Sep 17, 2012 - 04:44 PM

For 10 hours on Wednesday, Sept. 19, a main water supply pipeline that provides water to the city of Sonoma and the Valley of the Moon Water District – also known as the Santa Rosa aqueduct – will be temporarily shut down. 

  Despite the shutdown, residents will still be able to utilize water as usual because work crews have developed a coordinated plan to ensure no service disruptions. 

  The brief shutdown is necessary to replace a failing 36-inch isolation valve in the Santa Rosa aqueduct and to prepare for a $3.2 million partially federally funded hazard mitigation project to upgrade the Santa Rosa aqueduct where it crosses the Rodgers Creek fault.  The Water Agency has notified all of its wholesale water contractors and each is making preparations to ensure they have enough water storage to provide drinking water to their communities. 
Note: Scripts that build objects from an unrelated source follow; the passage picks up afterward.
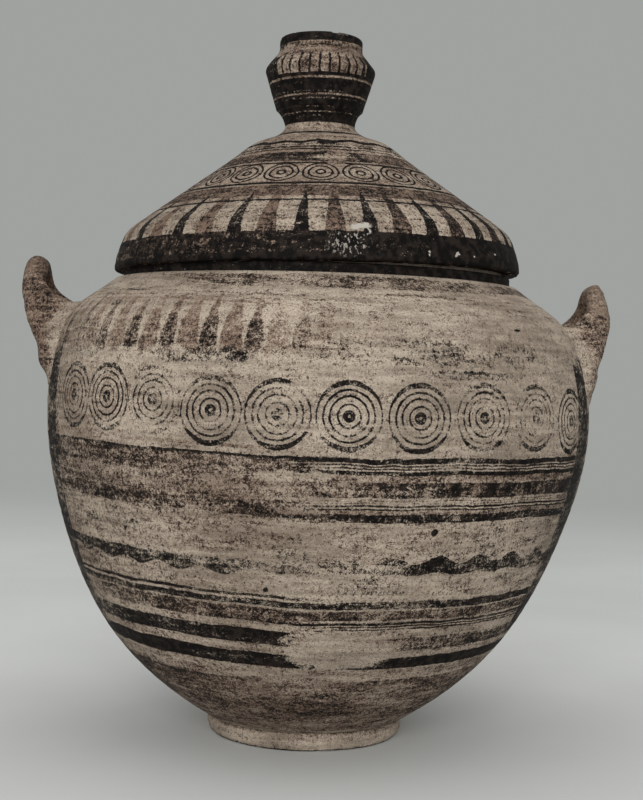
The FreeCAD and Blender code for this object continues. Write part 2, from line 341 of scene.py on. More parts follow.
def set_askew(piece):
    """Raise the right side of a piece of the lid and lower its left side."""
    places = vectors(piece.data.vertices, "co") / MM
    share = hill(places[:, 2], 312, 316, 405, 430)
    places[:, 2] += (LID_TILT * places[:, 0] + LID_LIFT) * share
    put_back(piece, places)


# %% Smooth shading
def select_only(piece):
    bpy.ops.object.select_all(action="DESELECT")
    piece.select_set(True)
    bpy.context.view_layer.objects.active = piece


def smooth_shading(piece, degrees=40):
    """Shade a piece smooth, except at edges that are sharper than so many degrees."""
    select_only(piece)
    bpy.ops.object.shade_smooth_by_angle(angle=math.radians(degrees))


# %% [markdown]
# ## The turned pieces
#
# Nine of the eleven pieces come off the wheel. Each one keeps the section of its solid. Only the
# spacing of the points, the rounded corners, the chipped edges and the marks of the hand are new.

# %% Turn all nine
TURNED = {
    # solid: (new piece, body, slot, step outside, step inside, {visible corner: rounding}, marks inside)
    "foot_ring": ("foot_ring_clay", "pot", "bare_clay", 1.2, 3.0,
                  {(65.5, 0): 1.6, (55, 0): 2.0}, None),
    "floor_disc": ("floor_clay", "pot", "bare_clay", 2.5, 2.5, {}, None),
    "lower_wall": ("lower_wall_clay", "pot", "painted_clay", 2.0, 5.0, {}, finger_ridges),
    "shoulder_wall": ("shoulder_wall_clay", "pot", "painted_clay", 1.6, 4.0,
                      {(138.6, 311): 1.4}, finger_ridges),
    "mouth_collar": ("mouth_collar_clay", "pot", "dark_slip", 1.2, 2.0,
                     {(134, 317.5): 1.2, (124, 317.5): 1.6}, None),
    "lid_rim": ("lid_rim_clay", "lid", "dark_slip", 1.0, 3.0, {(128, 317.5): 1.2}, None),
    "lid_cone": ("lid_cone_clay", "lid", "painted_clay", 1.5, 4.0, {}, finger_ridges),
    "lid_flange": ("lid_flange_clay", "lid", "bare_clay", 2.0, 3.0,
                   {(115.7, 305.5): 2.2, (122.7, 305.5): 2.2}, None),
    "knob_cup": ("knob_cup_clay", "lid", "painted_clay", 0.9, 1.5, {}, None),
}

# solid: (height of the edge, depth of its chips)
CHIPPED_EDGES = {"knob_cup": (481.5, 0.7), "lid_rim": (318.0, 1.1), "foot_ring": (0.5, 1.2)}

pieces = {}
for solid_name, (new_name, body, slot, step, inner_step, corners, marks) in TURNED.items():
    outline = rounded(refined(cut_points(solid_name), step, inner_step), corners)
    start = next((i for i, p in enumerate(outline) if p.x == 0 and outline[i - 1].x == 0), 0)
    piece = turned(new_name, outline[start:] + outline[:start])
    press(piece, marks, CHIPPED_EDGES.get(solid_name))
    if solid_name in ("lid_rim", "lid_cone", "knob_cup"):
        set_askew(piece)
    smooth_shading(piece)
    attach(piece, body)
    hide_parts(solid_name)
    pieces[solid_name] = piece

# %% [markdown]
# ## The rolled handles
#
# Each handle is a thick roll of clay, bent to a loop and pressed on. The loop's course is the solid's,
# so a copy of the solid is the start. Remesh gives it an even skin of small faces, which Smooth then
# softens. Where the roll meets the wall, the potter smears clay outwards with a thumb. The same is done
# to the vertices near the wall: they are pushed along it, the more the nearer they are. The outer side
# of each loop then swells where the root is thick, and the legs bend back a little round the pot.

# %% The wall's radius and slope at a height
wall_line = [p for name in ("lower_wall", "shoulder_wall") for p in refined(cut_points(name), 2.0, 5.0)]
WALL_LOW, WALL_HIGH, LAYER = 20, 310, 2.5
wall_line = sorted((p for p in wall_line if WALL_LOW < p.y < WALL_HIGH), key=lambda p: p.y)
outermost = []
for layer_low in np.arange(WALL_LOW, WALL_HIGH, LAYER):
    near = [p for p in wall_line if layer_low <= p.y < layer_low + LAYER]
    if near:
        outermost.append(max(near, key=lambda p: p.x))


def wall_radius(height):
    return np.interp(height, [p.y for p in outermost], [p.x for p in outermost])


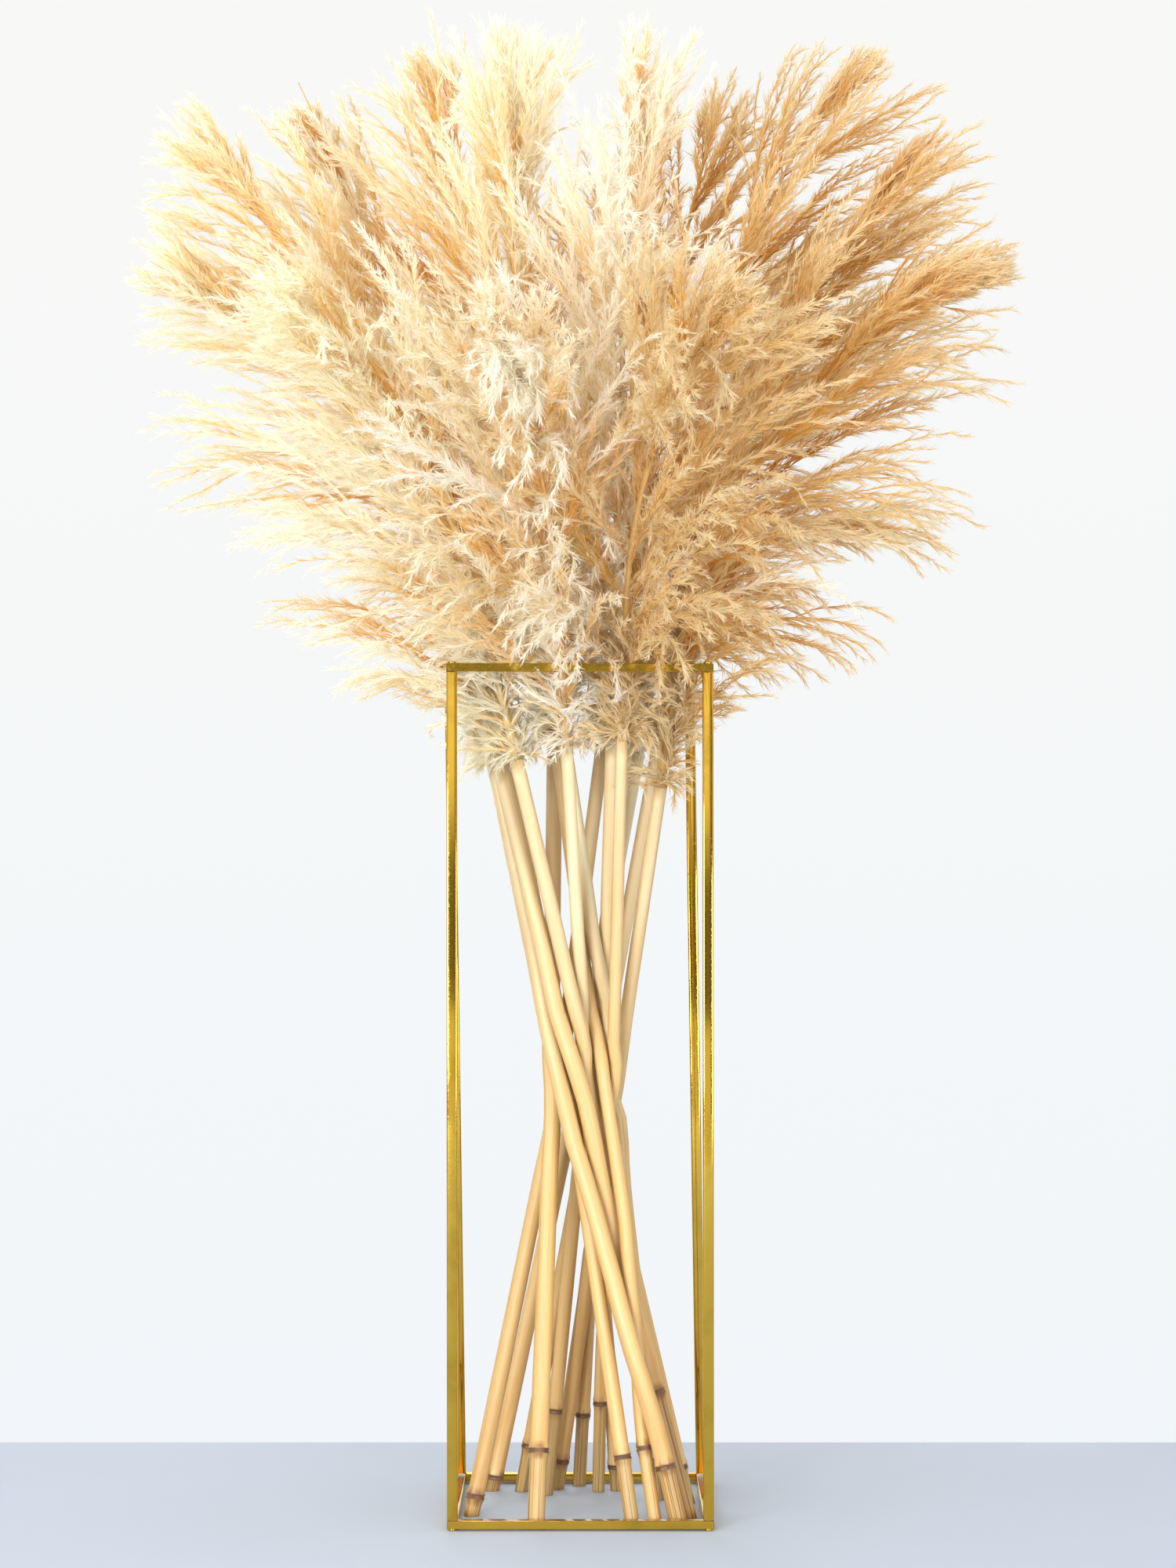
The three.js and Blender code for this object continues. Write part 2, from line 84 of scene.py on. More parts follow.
def count_size(name, description, default, least=0, most=200):
    """A whole number that a user can change."""
    return bpy.props.IntProperty(
        name=name, description=description, default=default, min=least, max=most
    )


def length_size(name, description, default):
    """A length that a user can change."""
    return bpy.props.FloatProperty(
        name=name, description=description, default=default, unit="LENGTH"
    )


def colour_size(name, description, default):
    """A colour that a user can change."""
    return bpy.props.FloatVectorProperty(
        name=name, description=description, default=default,
        subtype="COLOR", size=3, min=0.0, max=1.0,
    )


class PlumeSizes(bpy.types.PropertyGroup):
    branches: count_size("Branches", "Side branches on one plume", 80, 10, 200)
    twigs: count_size("Twigs", "Fine twigs that fork off each branch", 3, 0, 8)
    collar: count_size("Collar", "Woolly locks around the plume's foot", 64)
    branch_length: length_size("Branch length", "Length of the longest branches", 0.29)
    sag: bpy.props.FloatProperty(
        name="Sag", description="How much branches droop under their weight", default=1.0, min=0.0
    )
    hair_length: length_size("Hair length", "Length of the silky hairs at mid branch", 0.022)
    hair_width: length_size("Hair width", "Width of a hair at its root", 0.00095)
    hair_spacing: length_size("Hair spacing", "Distance between hairs along a branch", 0.00098)
    hair_lean: bpy.props.FloatProperty(
        name="Hair lean", description="Angle between a hair and its branch",
        default=math.radians(27), subtype="ANGLE",
    )
    # Shade is the darkest hair tone and also the painted shade at the hair roots deep inside a
    # plume
    shade: colour_size("Shade", "Golden brown deep inside a plume", (0.86, 0.53, 0.115))
    straw: colour_size("Straw", "Warm straw of the hairs' main length", (0.985, 0.825, 0.455))
    cream: colour_size("Cream", "Pale cream of the hair ends", (1.0, 0.97, 0.90))


class StemSizes(bpy.types.PropertyGroup):
    sides: count_size("Sides", "Facets around a stem", 28, 8, 64)
    wall: length_size("Wall", "Thickness of the reed's wall at the cut foot", 0.0018)
    recess: length_size("Recess", "Depth of the hollow in the cut foot", 0.009)
    straw: colour_size("Straw", "Warm yellow of the middle of a stem", (0.62, 0.38, 0.10))
    pale: colour_size("Pale end", "Greenish cream below the plume", (0.63, 0.465, 0.26))
    foot: colour_size("Foot", "Tan brown below the lowest joint", (0.42, 0.21, 0.05))


class StandSizes(bpy.types.PropertyGroup):
    edge: length_size("Edge", "Rounding of the cut ends of the tubes", 0.0005)
    socket: length_size(
        "Socket", "Half the width across flats of the screw's hexagon socket", 0.0017
    )
    gold: colour_size("Gold", "Polished gold of the tubes", (0.70, 0.44, 0.058))
    dull_gold: colour_size("Dull gold", "Gold where it is handled and dusty", (0.48, 0.285, 0.03))


class StageSizes(bpy.types.PropertyGroup):
    floor_half_width: length_size("Floor half width", "Half the width of the platform", 2.6)
    floor_front: length_size("Floor front", "How far the platform reaches in front", 3.0)
    floor_back: length_size("Floor back", "How far the platform reaches behind", 0.35)
    lens: bpy.props.FloatProperty(
        name="Lens", description="Focal length in millimetres", default=86.18, min=1.0
    )
    camera_place: bpy.props.FloatVectorProperty(
        name="Camera place", description="Where the camera stands",
        default=(0.007, -3.635, 0.699), subtype="XYZ", size=3,
    )
    floor_colour: colour_size("Floor colour", "Pale blue grey of the floor", (0.458, 0.531, 0.650))
    wall_colour: colour_size("Wall colour", "Near white around the stage", (0.885, 0.92, 0.955))


# ---- joining nodes in a tree


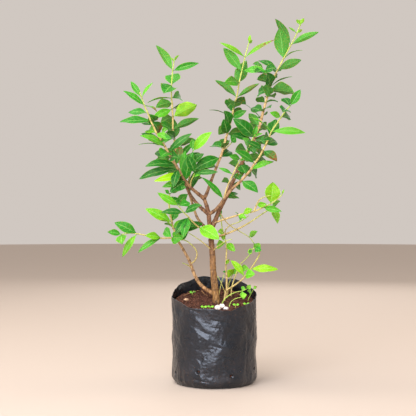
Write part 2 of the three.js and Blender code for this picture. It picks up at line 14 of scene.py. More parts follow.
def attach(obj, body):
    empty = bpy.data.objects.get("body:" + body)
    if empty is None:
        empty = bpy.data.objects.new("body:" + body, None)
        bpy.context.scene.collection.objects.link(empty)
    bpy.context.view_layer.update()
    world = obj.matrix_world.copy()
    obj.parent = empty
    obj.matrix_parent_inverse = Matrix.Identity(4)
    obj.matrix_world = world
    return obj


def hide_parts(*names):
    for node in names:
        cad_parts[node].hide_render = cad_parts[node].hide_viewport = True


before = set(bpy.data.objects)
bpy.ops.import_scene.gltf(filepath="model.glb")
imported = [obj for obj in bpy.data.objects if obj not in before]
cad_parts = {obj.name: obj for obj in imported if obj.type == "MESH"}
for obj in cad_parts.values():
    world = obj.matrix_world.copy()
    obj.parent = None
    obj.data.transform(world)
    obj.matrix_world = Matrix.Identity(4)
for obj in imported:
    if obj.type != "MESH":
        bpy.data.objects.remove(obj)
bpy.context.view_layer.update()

MM = 0.001

# ---- driving dimensions, in millimetres ----

BAG_RADIUS = 64.5
BAG_FOOT_RADIUS = 57.0
BAG_CORNER_HEIGHT = 11.0
RIM_FRONT, RIM_SIDE, RIM_BACK, RIM_WAVE = 116.0, 135.0, 159.0, 2.2
SOIL_FRONT, SOIL_MIDDLE, SOIL_BACK, SOIL_MOUND = 113.0, 124.0, 140.0, 3.0
FILM_THICKNESS = 0.5
RIM_LIP = 0.48
BAG_COLUMNS = 380
BAG_ROWS = 136
BAG_FLOOR_ROWS = 5
# The film's inner face: rows down from the rim, how deep they go, and its hidden floor.
BAG_INNER_ROWS = 26
BAG_INNER_DEPTH = 34.0
BAG_INNER_FLOOR = 82.0
BAG_INNER_FLOOR_INSET = 4.0
DRAIN_HOLE_RADIUS = 2.5
DRAIN_HOLE_HEIGHT = 19.0
DRAIN_HOLE_COUNT = 8
DRAIN_HOLE_STAGGER = 6.0
DRAIN_HOLE_DEPTH = 3.5

SOIL_COLUMNS = 200
SOIL_RINGS = 72
SOIL_GAP = 2.6
# The soil's sides and bottom: (distance in from its edge, height).
SOIL_BELOW = [(0.0, 60.0), (0.0, 12.0), (9.9, 3.0)]
CRUMB_COUNT = 420
CRUMB_SIZES = (0.6, 0.8, 0.9, 1.2, 1.7)
CRUMB_ROWS, CRUMB_COLUMNS = 5, 7
STONE_ROWS, STONE_COLUMNS = 20, 28
STONE_LIFT = 0.45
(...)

  The existing aqueduct pipeline was built in 1959 and studies conclude that it could fail if a magnitude 7.0 earthquake on the Rodgers Creek fault were to occur. The Santa Rosa aqueduct is a major part of the Water Agency’s water transmission system that delivers drinking water to more than 600,000 residents in portions of Sonoma and Marin counties. 

  The FEMA grant was successfully secured after the Water Agency conducted a natural hazard assessment of its water transmission system. From the assessment, a Local Hazard Mitigation Plan was adopted, to better secure water supply facilities when natural disasters occur.

  This plan is now being reviewed and updated and the public has until Friday, Sept. 28, to provide input at www.sonomacountywater.org/secureourwater; or a copy may be viewed at the Water Agency’s Administration Building, 404 Aviation Blvd., Santa Rosa.